Some good news came from the Michigan HBPA website on Wednesday…

TRANSFERS APPROVED: Today both the House and Senate Appropriation Committees approved the transfer of funds to the ORC to continue operations until the end of July 2009. The ORC is expected to rescind the June 26 lay-off notices.

 Both bodies also approved the transfer of funds to the ORC to add an additional 38 days to the current 25 for total number of race days at Pinnacle of 63 to be run during the current fiscal year ending Sept. 30, 2009. These funds were approved by the HBPA board of directors and will come from the simulcast purse pool revenue used for overnights. This has been a difficult challenge, but that was the only way to have a racing season of 74 days total. The amount approved and needed is $178,600 or $4,700 per day to assist the ORC daily expenses.

After a scary few weeks where the number of race dates Pinnacle Race Course would end up hosting varied day by day and conversation by conversation, it seems this news may offer some needed stability. It is a shame the purse pool will suffer for it, but at least they are putting horses in the gates. It will be tough, but running a few less days than planned is better than not running at all. The racing industry is far from “saved” in Michigan because of this, but at least it keeps the life support plug in the wall for the time being.

Still, I can not help but feel a little skeptical about the announcement. Though this appears to give a definitive answer to the race date question, the road to get there has had so many pitfalls and land mines that I just get the feeling this will not be the last word on the situation; for this year’s meet at least. What to do for next year is a whole new can of worms. I hope I am wrong about this.

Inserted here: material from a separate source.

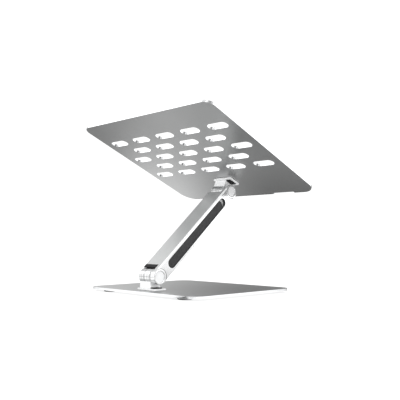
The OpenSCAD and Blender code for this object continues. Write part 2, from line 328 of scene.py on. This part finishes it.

Either way, a tip of the hat goes to the horsemen’s organizations for managing to save the season before everything went dark.

I am not sure how this announcement will affect the schedule at Mount Pleasant Meadows – whether it means only Pinnacle will get the ORC’s services beyond July 31 because the Thoroughbred people footed the bill, or if Mount Pleasant will still run its scheduled Sundays until the end of September as planned. If I get an answer, you’ll see it here.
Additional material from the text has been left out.